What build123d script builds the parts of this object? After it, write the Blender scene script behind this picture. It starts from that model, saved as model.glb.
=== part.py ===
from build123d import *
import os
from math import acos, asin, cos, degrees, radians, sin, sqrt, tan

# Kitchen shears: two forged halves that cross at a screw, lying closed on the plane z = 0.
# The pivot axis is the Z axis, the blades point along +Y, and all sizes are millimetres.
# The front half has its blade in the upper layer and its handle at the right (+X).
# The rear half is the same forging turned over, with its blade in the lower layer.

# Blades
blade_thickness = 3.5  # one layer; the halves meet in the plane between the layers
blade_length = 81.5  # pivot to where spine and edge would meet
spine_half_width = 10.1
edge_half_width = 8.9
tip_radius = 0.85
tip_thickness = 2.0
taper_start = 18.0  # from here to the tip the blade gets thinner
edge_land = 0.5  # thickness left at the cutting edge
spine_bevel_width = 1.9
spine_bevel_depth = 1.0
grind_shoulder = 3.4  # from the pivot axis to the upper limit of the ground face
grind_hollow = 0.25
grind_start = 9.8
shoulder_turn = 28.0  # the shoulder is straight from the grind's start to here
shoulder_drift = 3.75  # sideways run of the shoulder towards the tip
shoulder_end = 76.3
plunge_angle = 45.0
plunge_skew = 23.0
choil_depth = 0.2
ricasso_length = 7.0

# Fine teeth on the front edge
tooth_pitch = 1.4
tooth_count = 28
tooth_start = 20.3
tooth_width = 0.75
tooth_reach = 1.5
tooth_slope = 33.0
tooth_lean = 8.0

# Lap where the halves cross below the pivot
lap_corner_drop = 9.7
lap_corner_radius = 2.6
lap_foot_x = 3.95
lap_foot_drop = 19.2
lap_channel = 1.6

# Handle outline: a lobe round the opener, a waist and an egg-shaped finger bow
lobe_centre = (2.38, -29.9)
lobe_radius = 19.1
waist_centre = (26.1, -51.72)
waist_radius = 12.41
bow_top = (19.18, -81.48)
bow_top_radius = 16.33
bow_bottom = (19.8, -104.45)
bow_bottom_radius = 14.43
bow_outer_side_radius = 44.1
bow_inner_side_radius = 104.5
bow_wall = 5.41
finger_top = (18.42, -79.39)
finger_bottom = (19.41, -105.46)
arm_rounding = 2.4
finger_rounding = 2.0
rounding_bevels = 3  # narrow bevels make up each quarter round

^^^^

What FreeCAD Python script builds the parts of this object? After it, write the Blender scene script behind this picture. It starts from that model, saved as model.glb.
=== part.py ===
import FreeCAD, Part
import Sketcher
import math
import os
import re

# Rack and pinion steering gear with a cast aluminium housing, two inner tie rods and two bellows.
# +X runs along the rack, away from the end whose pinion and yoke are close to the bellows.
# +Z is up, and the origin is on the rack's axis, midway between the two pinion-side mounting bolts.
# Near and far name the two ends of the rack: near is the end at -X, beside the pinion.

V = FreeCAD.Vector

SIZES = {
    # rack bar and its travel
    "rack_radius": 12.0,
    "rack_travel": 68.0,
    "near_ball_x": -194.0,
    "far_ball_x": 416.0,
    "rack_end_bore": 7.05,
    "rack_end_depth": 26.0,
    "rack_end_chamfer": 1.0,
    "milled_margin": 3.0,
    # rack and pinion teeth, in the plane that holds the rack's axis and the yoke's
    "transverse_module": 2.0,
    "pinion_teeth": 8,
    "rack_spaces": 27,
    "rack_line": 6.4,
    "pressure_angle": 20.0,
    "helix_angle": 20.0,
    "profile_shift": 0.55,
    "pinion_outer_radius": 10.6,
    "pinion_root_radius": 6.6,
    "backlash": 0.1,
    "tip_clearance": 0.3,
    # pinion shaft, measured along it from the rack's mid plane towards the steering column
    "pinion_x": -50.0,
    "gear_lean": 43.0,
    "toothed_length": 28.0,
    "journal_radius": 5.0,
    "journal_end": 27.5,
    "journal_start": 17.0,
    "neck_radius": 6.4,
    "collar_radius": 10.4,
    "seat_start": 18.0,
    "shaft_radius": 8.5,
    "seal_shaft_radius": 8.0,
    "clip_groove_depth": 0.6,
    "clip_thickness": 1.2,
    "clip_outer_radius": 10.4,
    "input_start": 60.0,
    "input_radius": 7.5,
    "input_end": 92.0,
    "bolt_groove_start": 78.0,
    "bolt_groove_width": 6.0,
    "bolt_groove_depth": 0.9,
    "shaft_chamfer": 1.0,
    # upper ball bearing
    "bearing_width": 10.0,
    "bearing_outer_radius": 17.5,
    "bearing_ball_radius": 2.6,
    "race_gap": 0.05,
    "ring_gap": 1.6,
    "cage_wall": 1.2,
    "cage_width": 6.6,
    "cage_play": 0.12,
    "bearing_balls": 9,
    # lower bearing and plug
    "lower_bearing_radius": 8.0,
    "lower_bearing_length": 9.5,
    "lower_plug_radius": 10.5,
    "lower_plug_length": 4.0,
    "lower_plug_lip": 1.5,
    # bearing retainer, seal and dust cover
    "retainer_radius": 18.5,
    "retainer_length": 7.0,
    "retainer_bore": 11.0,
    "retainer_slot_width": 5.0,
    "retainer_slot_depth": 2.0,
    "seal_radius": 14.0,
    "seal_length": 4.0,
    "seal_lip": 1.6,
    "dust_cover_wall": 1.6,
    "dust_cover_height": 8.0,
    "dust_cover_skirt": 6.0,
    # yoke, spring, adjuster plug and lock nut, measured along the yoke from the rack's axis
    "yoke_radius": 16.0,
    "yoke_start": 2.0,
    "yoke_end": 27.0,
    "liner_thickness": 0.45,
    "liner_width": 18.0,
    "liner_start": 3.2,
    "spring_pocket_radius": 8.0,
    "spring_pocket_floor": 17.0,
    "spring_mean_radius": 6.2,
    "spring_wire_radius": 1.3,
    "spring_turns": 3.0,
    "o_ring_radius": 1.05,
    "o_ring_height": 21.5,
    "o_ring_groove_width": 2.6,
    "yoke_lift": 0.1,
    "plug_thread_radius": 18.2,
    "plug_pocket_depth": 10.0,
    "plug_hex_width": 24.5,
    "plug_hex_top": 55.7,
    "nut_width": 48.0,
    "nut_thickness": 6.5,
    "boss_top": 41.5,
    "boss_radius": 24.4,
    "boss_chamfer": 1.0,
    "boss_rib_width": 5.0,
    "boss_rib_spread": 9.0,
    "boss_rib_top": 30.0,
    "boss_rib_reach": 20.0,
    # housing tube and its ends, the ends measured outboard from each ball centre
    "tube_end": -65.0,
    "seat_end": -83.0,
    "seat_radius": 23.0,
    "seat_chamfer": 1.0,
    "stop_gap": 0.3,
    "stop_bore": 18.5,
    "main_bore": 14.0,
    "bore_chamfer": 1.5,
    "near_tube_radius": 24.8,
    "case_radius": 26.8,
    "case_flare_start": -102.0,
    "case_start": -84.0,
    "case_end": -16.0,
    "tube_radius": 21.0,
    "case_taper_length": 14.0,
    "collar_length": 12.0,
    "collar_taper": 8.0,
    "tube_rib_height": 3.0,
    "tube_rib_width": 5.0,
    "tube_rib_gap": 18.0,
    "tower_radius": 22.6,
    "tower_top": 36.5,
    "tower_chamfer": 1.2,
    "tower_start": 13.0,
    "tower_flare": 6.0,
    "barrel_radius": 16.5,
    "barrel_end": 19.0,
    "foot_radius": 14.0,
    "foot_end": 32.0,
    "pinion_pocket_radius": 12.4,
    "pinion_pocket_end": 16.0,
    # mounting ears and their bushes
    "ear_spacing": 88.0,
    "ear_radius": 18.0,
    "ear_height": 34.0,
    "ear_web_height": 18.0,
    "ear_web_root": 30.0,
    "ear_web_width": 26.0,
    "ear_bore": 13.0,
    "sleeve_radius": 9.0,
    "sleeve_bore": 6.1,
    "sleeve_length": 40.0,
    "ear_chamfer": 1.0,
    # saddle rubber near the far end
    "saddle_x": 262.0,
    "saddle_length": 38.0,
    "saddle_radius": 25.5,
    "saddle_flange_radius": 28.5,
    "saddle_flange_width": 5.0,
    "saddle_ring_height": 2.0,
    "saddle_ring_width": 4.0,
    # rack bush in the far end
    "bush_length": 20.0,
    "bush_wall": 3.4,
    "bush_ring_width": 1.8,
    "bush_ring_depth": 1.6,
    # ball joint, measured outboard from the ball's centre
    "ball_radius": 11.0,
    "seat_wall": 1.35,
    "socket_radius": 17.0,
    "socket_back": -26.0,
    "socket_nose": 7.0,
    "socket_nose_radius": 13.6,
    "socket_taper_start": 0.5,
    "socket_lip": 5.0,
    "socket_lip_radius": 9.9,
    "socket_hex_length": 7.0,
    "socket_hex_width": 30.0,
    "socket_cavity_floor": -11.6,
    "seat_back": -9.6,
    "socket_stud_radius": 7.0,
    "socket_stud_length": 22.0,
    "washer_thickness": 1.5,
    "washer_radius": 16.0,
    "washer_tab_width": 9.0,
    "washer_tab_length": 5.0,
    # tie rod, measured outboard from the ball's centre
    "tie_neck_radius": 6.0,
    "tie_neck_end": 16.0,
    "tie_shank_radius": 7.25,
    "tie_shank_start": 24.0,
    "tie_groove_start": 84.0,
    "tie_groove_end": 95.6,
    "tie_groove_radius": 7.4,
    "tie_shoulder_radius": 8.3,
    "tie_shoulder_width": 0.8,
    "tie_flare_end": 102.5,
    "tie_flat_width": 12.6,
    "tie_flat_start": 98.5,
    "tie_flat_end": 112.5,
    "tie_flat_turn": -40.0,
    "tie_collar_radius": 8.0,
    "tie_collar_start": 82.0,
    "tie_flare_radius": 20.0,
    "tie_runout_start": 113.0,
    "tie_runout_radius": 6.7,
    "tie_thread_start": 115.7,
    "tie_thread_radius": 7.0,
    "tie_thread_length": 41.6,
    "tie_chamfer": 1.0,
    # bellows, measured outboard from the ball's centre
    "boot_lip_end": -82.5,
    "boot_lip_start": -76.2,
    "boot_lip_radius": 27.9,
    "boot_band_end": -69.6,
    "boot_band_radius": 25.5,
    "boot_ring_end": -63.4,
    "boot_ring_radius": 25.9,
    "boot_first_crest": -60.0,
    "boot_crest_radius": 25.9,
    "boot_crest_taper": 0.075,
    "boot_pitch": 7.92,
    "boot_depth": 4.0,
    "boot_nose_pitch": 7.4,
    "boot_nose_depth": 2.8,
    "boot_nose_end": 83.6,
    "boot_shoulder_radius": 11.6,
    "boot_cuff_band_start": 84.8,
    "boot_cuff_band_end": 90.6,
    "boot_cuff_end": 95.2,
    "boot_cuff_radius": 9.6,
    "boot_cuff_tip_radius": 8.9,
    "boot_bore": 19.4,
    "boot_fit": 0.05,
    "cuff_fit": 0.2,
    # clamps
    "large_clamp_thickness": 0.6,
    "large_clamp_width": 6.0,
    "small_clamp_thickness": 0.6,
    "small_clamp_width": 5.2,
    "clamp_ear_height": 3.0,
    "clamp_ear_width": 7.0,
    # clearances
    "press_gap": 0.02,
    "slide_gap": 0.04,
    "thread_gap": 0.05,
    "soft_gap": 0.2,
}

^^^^

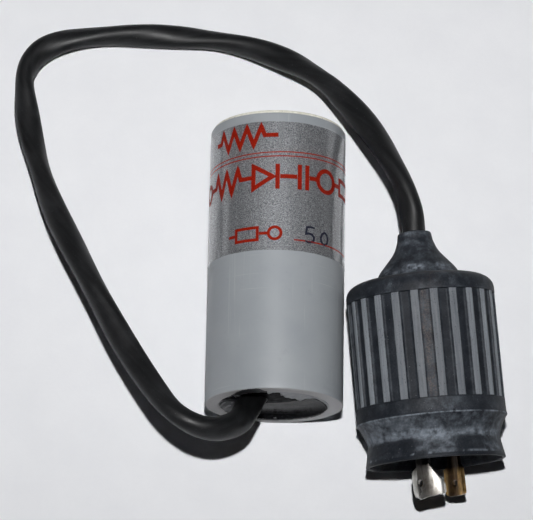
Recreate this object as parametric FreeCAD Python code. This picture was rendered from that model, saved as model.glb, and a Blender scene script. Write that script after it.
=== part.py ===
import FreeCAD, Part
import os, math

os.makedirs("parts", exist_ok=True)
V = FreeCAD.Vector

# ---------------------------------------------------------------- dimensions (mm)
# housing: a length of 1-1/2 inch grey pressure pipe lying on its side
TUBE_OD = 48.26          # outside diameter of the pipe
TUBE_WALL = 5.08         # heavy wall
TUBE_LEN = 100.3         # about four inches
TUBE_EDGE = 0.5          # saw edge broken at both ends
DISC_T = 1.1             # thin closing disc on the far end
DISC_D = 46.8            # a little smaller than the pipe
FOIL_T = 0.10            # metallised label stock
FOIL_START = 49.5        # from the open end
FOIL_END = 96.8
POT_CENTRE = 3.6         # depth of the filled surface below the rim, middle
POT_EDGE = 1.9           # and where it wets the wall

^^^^

Give again the run of lines that opens at the line with "Recreate this object" and closes at the line with "POT_EDGE = 1.9", exactly, and only that run.

--- Expected answer ---
Recreate this object as parametric FreeCAD Python code. This picture was rendered from that model, saved as model.glb, and a Blender scene script. Write that script after it.
=== part.py ===
import FreeCAD, Part
import os, math

os.makedirs("parts", exist_ok=True)
V = FreeCAD.Vector

# ---------------------------------------------------------------- dimensions (mm)
# housing: a length of 1-1/2 inch grey pressure pipe lying on its side
TUBE_OD = 48.26          # outside diameter of the pipe
TUBE_WALL = 5.08         # heavy wall
TUBE_LEN = 100.3         # about four inches
TUBE_EDGE = 0.5          # saw edge broken at both ends
DISC_T = 1.1             # thin closing disc on the far end
DISC_D = 46.8            # a little smaller than the pipe
FOIL_T = 0.10            # metallised label stock
FOIL_START = 49.5        # from the open end
FOIL_END = 96.8
POT_CENTRE = 3.6         # depth of the filled surface below the rim, middle
POT_EDGE = 1.9           # and where it wets the wall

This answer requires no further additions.